County Executive Charlie Dooley is supporting a $12 million addition to the Chesterfield Valley Athletic Complex, with the county funding a third of it. It runs counter to a three-year effort to get county funding for a regional soccer complex in Maryland Heights, which would include the expansion of the Lou Fusz facilities. That proposal is estimated to cost around $13 million and comes from Councilman Mike O’Mara, who is supporting Steve Stenger, a councilman running to unseat Dooley in the August Democratic primary.

A NATURAL BRIDGE

Politics aside, soccer fans here are gearing up for the World Cup, beginning June 12.

Vitaly Levin, who is in a men’s league at Lou Fusz, is headed to Brazil with five other men from his soccer team. The group includes two Russians — including Levin — a Honduran and two Brazilians. Other members of their team are from Bosnia, France, Argentina and Ukraine.

“We’ve been playing a long time together, some I’ve known for 15 years,” said Levin, 50, who came to the U.S. in 1993 as a refugee. Now many of their boys play together, including Levin’s son, Marc.

John Spanos, who co-owns the region’s six Vetta Sports complexes with his brother, Peter, said growing immigrant populations “have infused a lot of energy into St. Louis soccer.”

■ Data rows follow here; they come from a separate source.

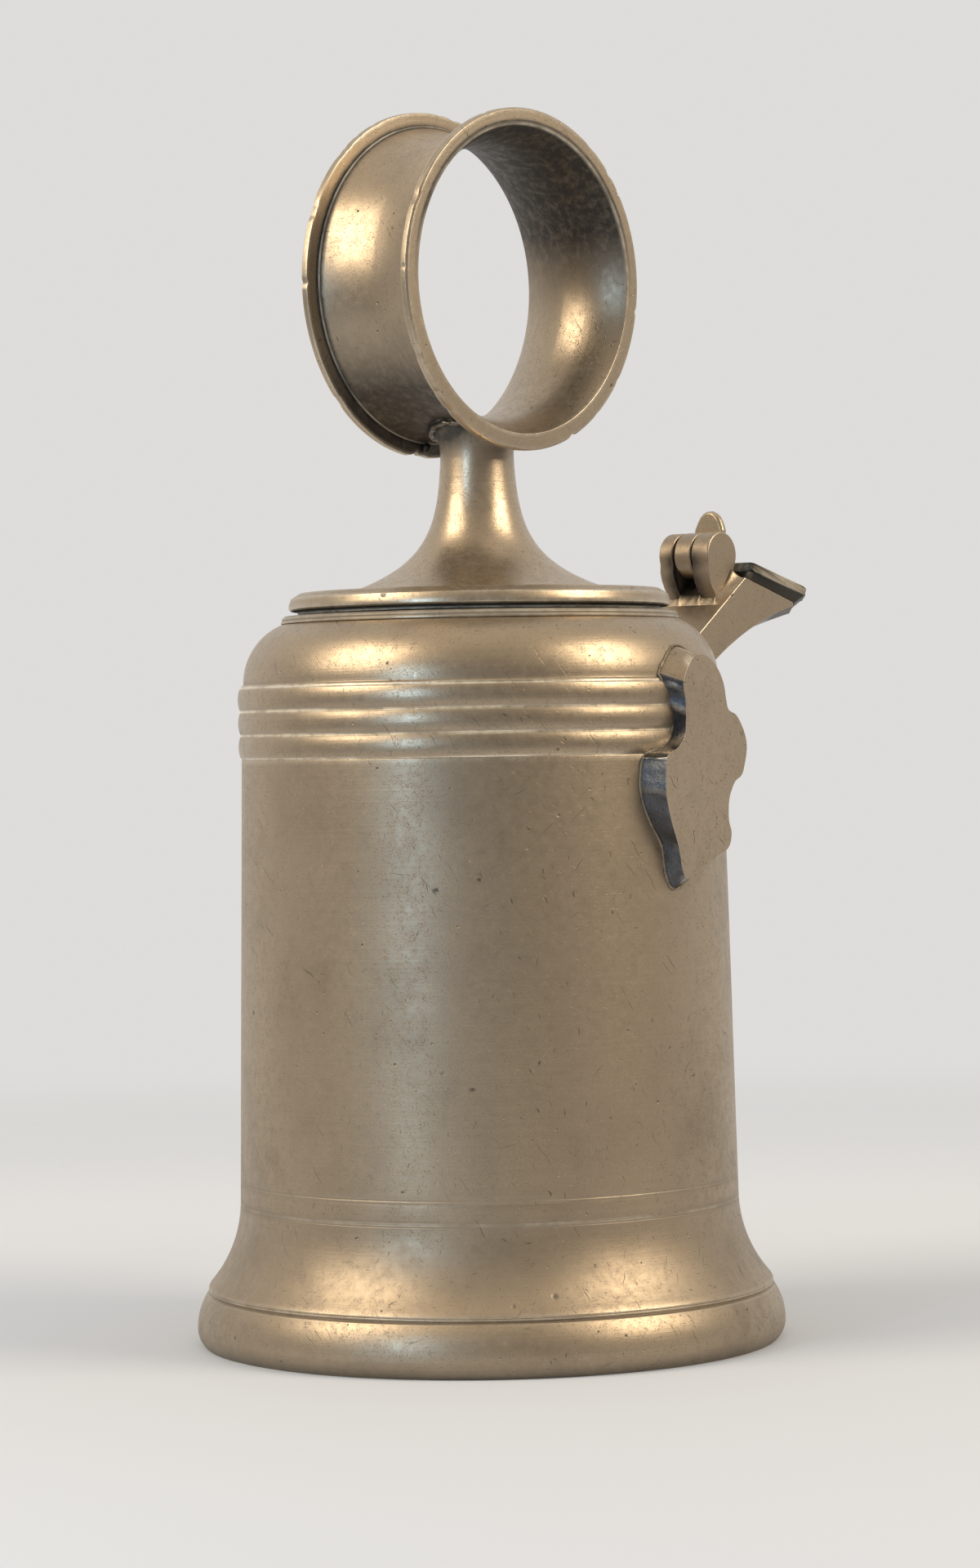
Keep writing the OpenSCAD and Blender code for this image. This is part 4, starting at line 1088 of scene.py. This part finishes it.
# Flap: a thick six-sided plate with a bevelled underside, one casting with the knuckle that
# turns on the pin. Its corners are worn round, and its underside and back carry painted shade.
mouth_way = np.array([cos(mouth_fall), -sin(mouth_fall)])
mouth_up = np.array([sin(mouth_fall), cos(mouth_fall)])
flap_gap, flap_overhang, flap_front_over = 0.6, 1.3, 3.38
flap_half = spout_w / 2 + flap_overhang
flap_back = np.array([back_x, back_z]) + flap_gap * mouth_way
flap_side_l = spout_mouth_l / cos(mouth_fall) + flap_front_over - flap_gap


def flap_loop(inset, up):
    """The flap's outline, drawn in, at a height over the mouth's plane, with worn corners."""
    back, side_l, half = inset / 2, flap_side_l - inset, flap_half - inset
    tip_l, tip_half = side_l + bow_reach, half - bow_reach
    corners = [(back, -half), (side_l, -half), (tip_l, -tip_half), (tip_l, tip_half), (side_l, half),
               (back, half)]
    flat = worn_section(corners, 1.6, 3.0)
    out = []
    for u, y in flat:
        q = flap_back + mouth_way * u + mouth_up * (up + 0.03 * u * (up > 1))
        out.append((q[0], y, q[1]))
    return out


flap_pewter = pewter("flap_pewter", (0.45, 0.358, 0.255), (0.25, 0.20, 0.148), rough=0.36, tarnish=0.8,
                     scratches=0.6)
flap_levels = [(1.9, 0.1), (1.87, 0.2), (0.35, 2.0), (0.0, 2.25), (0.0, 3.9), (0.15, 4.35), (0.5, 4.65),
               (1.0, 4.75), (2.6, 4.8)]
flap_loops = [flap_loop(inset, up) for inset, up in flap_levels]
rows, n = len(flap_levels), len(flap_loops[0])
flap_faces = [tuple(range(n)), tuple(range(rows * n - 1, (rows - 1) * n - 1, -1))]
flap_faces += [(a, d, c, b) for a, b, c, d in between(rows, n)]
flap = finish_mesh("flap_plate", [v for l in flap_loops for v in l], flap_faces, flap_pewter)
# Its downward and backward faces take the painted shade.
flap.data.materials.append(underside_shade_pewter)
for f in flap.data.polygons:
    if f.normal.z < -0.25 or f.normal.x < -0.75:
        f.material_index = 1
marked(flap, 0.2, 4, 0.9, wear_and_highlight_share=0.4)
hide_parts("flap")
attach(flap, "flap")
knuckle_gap, knuckle_w, neck_drop = 0.5, 5.6, 1.8
knuckle_low = near_lug_y + knuckle_gap
knuckle_high = knuckle_low + knuckle_w
low_of_neck, top_of_neck = flap_back + mouth_up * 1.0, flap_back + mouth_up * 4.7
neck_outline = arc(hinge_x, hinge_z, knuckle_r, 90, 300, 40) + [
    tuple(low_of_neck), tuple(low_of_neck + mouth_way * neck_drop),
    tuple(top_of_neck + mouth_way * neck_drop), (hinge_x + 7.2, hinge_z + 5.0),
    (hinge_x + 5.6, hinge_z + 6.35)]
knuckle = finish_mesh("flap_knuckle", *prism(neck_outline, knuckle_low, knuckle_high), flap_pewter)
marked(knuckle, 0.45, 5, wear_and_highlight_share=0.35)
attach(knuckle, "flap")

# Thumbpiece: a small lobed tab of cast pewter, soldered on the knuckle. Thumbs have worn it soft
# and bright.
thumb_t, thumb_clear = 2.4, 0.5
thumb_x, thumb_low_z = hinge_x + 5.0, hinge_z + knuckle_r + thumb_clear
thumb_outline = [(5.4, -1.1), (5.4, 0.2), (5.1, 1.1), (4.2, 2.8), (3.3, 4.1), (2.2, 5.1), (0.8, 5.7),
                 (-0.8, 5.7), (-2.2, 5.1), (-3.2, 4.1), (-4.0, 2.8), (-4.6, 1.2), (-4.9, 0.2), (-4.9, -1.1)]
lying, thumb_faces = prism(thumb_outline, 0.0, thumb_t)
thumb = finish_mesh("thumb_tab", [(thumb_x + y, x, thumb_low_z + z) for x, y, z in lying], thumb_faces,
                    bright_pewter)
marked(thumb, 1.0, 6, 0.5, wear_and_highlight_share=0.5)
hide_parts("thumbpiece")
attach(thumb, "flap")

# The stem's solder: a rough dark collar of it joins the stem to the ring, and one round drop has
# set under the ring's far side.
stem_seam = []
for a in np.arange(60) * pi / 30:
    x, y = (flare_r - 0.7) * cos(a), (flare_r - 0.7) * sin(a)
    stem_seam.append((x, y, ring_z + y * tan(ring_lean) - sqrt(waist_at(y) ** 2 - x * x) - 0.9))
patch_pewter = pewter("patch_pewter", (0.20, 0.17, 0.135), (0.05, 0.043, 0.036), rough=0.30, tarnish=1.0,
                      dirt_and_shade=(0.02, 0.018, 0.016), relief=0.0008)
solder("stem_solder", "lid", stem_seam, True, 1.0, 1.3, 1500.0, 0.65, 11, patch_pewter)
drop_y, drop_a = 15.0, radians(-2.7)
drop_r = float(waist_at(drop_y)) + 1.6
drop = ring_tilt @ Vector((drop_r * sin(drop_a), drop_y, -drop_r * cos(drop_a))) + Vector((0, 0, ring_z))
b = bmesh.new()
bmesh.ops.create_icosphere(b, subdivisions=4, radius=1.3 * MM, matrix=Matrix.Translation(drop * MM))
drop_mesh = bpy.data.meshes.new("solder_drop")
b.to_mesh(drop_mesh)
b.free()
drop_mesh.polygons.foreach_set("use_smooth", [True] * len(drop_mesh.polygons))
# The drop under the ring takes the painted shade.
drop_mesh.materials.append(underside_shade_pewter)
drop_ball = placed("solder_drop", drop_mesh)
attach(drop_ball, "lid")
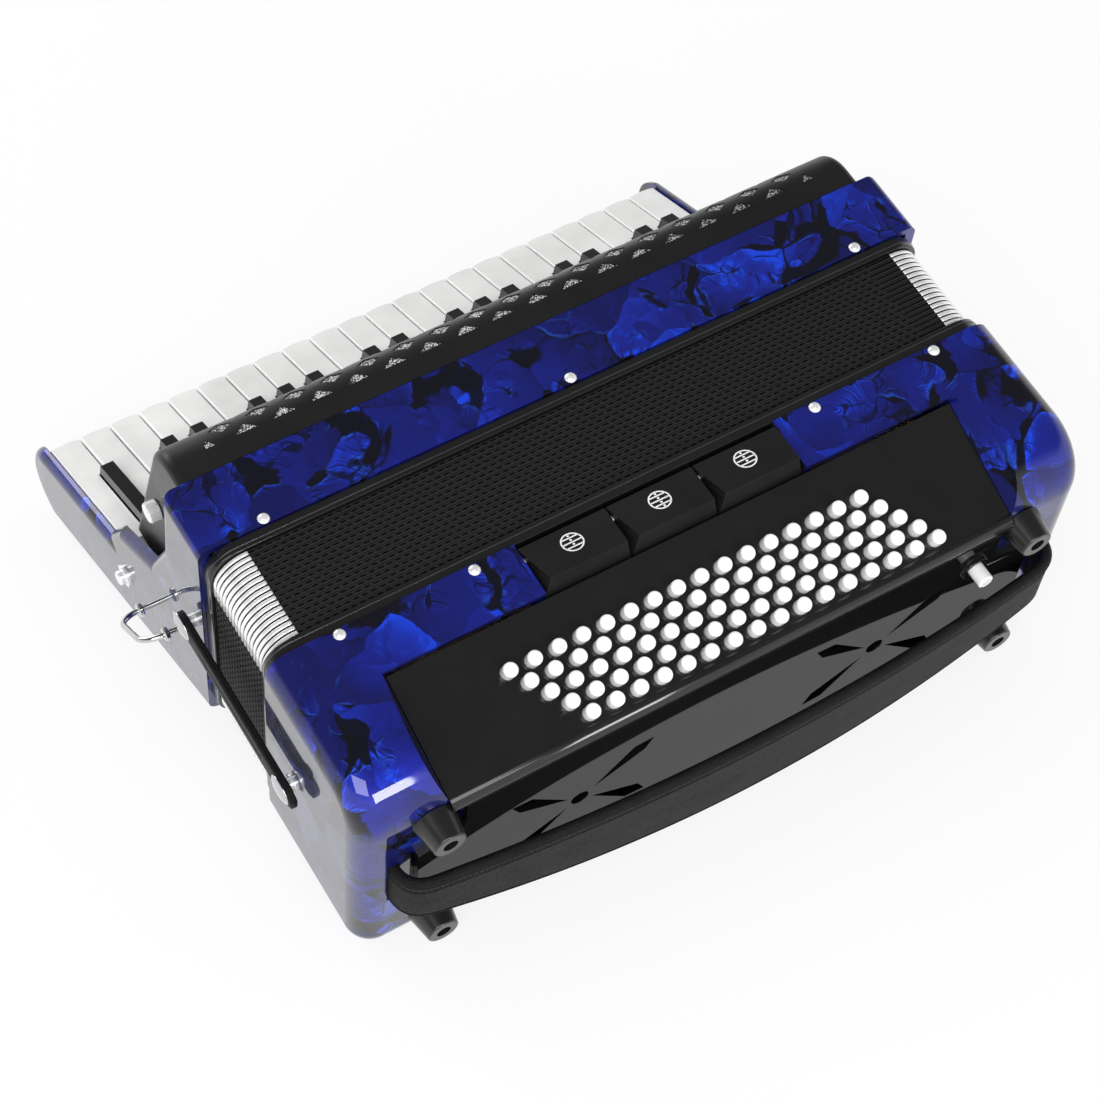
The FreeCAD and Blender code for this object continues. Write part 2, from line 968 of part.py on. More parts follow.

The region is home to about 70,000 Bosnians, believed to be the largest population outside of Europe. The most sizable refugee populations in the past few years, however, have come from Bhutan, Iraq, Somalia and Myanmar (formerly Burma).

Zigic said soccer is a natural bridge from home country to a new life in the U.S.

“I was 13 when I came as a refugee,” he said. “I’ve now spent more than half my life in St. Louis.”

Growing up in St. Louis with soccer as part of his life showed Zigic he was not the only one “caught between two worlds.”

As the FC Bordo website says, the goal of the team is to create “a feel of a unique identity and point of pride for the city of St. Louis.”